# How big should a play tunnel be?



## Freyaxo (May 21, 2014)

Like, how wide should it be for an adult hedgie to get through? thanks


----------



## sheap (Mar 12, 2012)

I use 4" PVC tubes from a home improvement store. I have one T and one 90 degree elbow. Both get RAVE reviews!


----------



## jmluedke (May 3, 2014)

I bought a tube from pet smart its a accordion style my babies love it!


----------



## lilsurfergrlsp (Dec 13, 2013)

Any play tube, whether it be a PVC pipe, fleece tunnel, cardboard tunnel, etc, should be at least 4-5 inches in diameter.


----------



## Freyaxo (May 21, 2014)

Thank you everyone, I've got one that is big enough to stick my whole arm through (its not a skinny arm haha) so is that okay?


----------



## Shaddybear (Apr 9, 2014)

I recently bought this Marshall Ele-fun ferret toy, and my hog LOVES it!

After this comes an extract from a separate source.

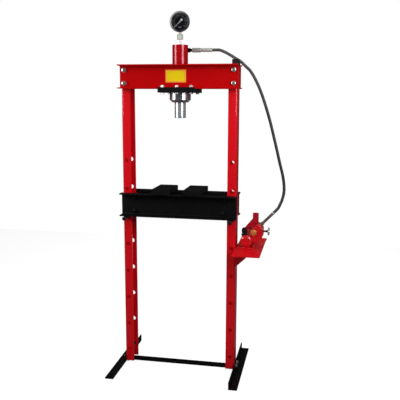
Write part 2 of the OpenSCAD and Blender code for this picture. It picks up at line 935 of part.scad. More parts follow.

It finally got him to stop sleeping in his hard plastic accordion tube! The opening of the trunk is 4", n then there's another opening (like near the elephants butt lol) n that's gotta be 7" or more.... The accordion tube that he loved so much was also 4" n he had room to turn around inside of it
Marshall Ferret Ele-Fun:Amazonet Supplies


----------